John Torchio

No. 10
- Position: Safety

Personal information
- Born: September 11, 1999 (age 26) Lafayette, California, U.S.
- Listed height: 6 ft 1 in (1.85 m)
- Listed weight: 211 lb (96 kg)

Career information
- High school: Campolindo (Moraga, California)
- College: Wisconsin (2018–2022)
- NFL draft: 2023: undrafted

Awards and highlights
- First-team All-Big Ten (2022);

= John Torchio =

American football cornerback (born 1999)

John Torchio (born September 11, 1999) is an American former college football safety.

==Early life==
Torchio grew up in Lafayette, California and attended Campolindo High School, where he played baseball, basketball, and football. He played safety and wide receiver before becoming Campolindo's starting quarterback before his senior season. Torchio was named first team All-State after passing for 3,314 yards and 37 touchdowns and rushing for 761 yards and 11 touchdowns on offense and was also named the Diablo Athletic League Defensive Player of the Year on defense. Torchio was offered a scholarships to play college football at California, Rice, San Diego, and San Jose State but opted to commit to play at Wisconsin and join the team as a preferred walk-on.

==College career==
Torchio redshirted his true freshman season at Wisconsin after joining the team as a walk-on. He played in eight games with one start during his redshirt freshman season and had three tackles, three passes broken up, and one interception.
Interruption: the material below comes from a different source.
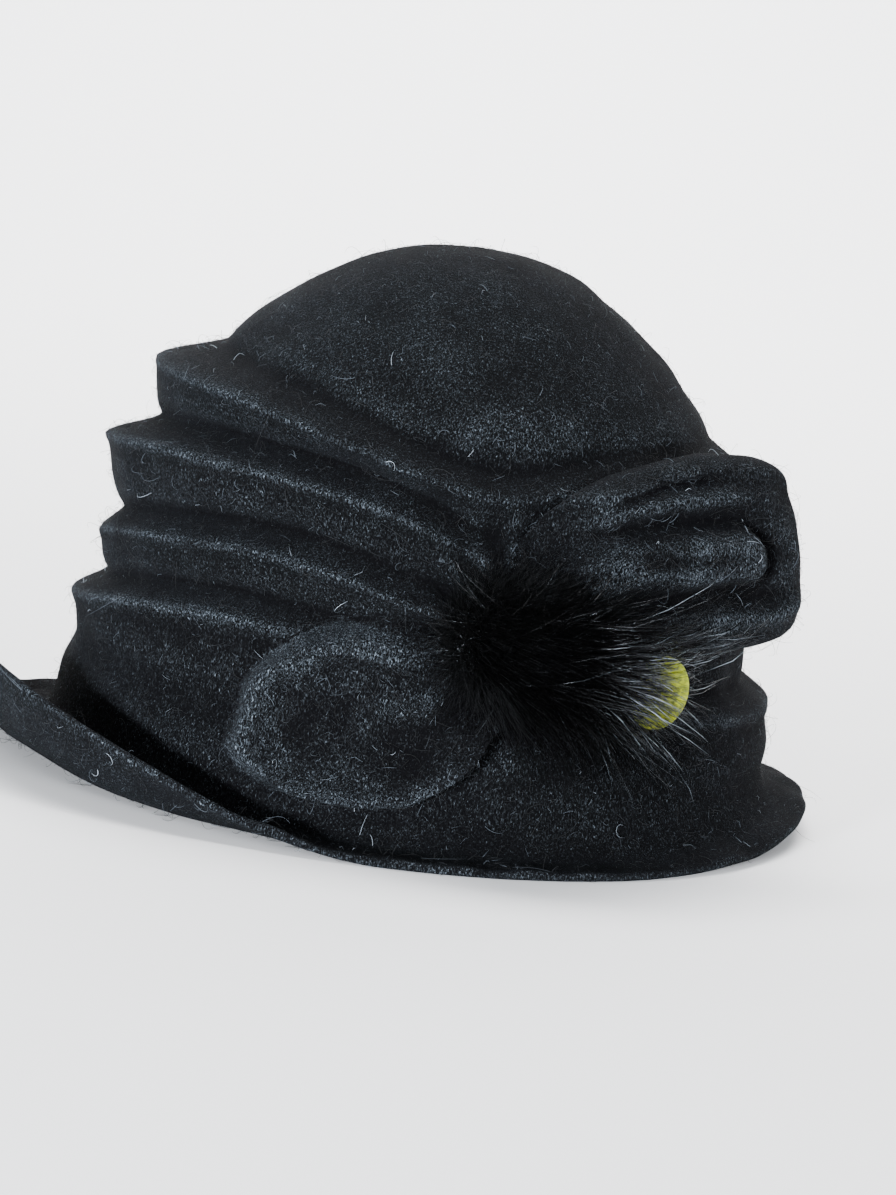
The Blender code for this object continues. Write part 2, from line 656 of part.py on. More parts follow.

Torchio was awarded a scholarship prior to the start of the 2021 season He played in all 13 of Wisconsin's games as a junior and recorded 35 tackles with three tackles for loss and tied for the team lead with three interceptions. He entered his senior season as the Badgers' starting safety. Torchio was named the Big Ten Conference Defensive Player of the Week after recording a team-high 10 tackles and intercepting two passes, one of which he returned for a touchdown, in a 35-24 win over Purdue on October 22, 2022.

==Professional career==
After going undrafted in the 2023 NFL draft, Torchio accepted an invite from the New York Jets to attend their rookie minicamp. He also had an invite from the Tennessee Titans.

==Personal life==
Both Torchio's father and grandfather played college football at California. His older sister, Katharine, played soccer at Wisconsin.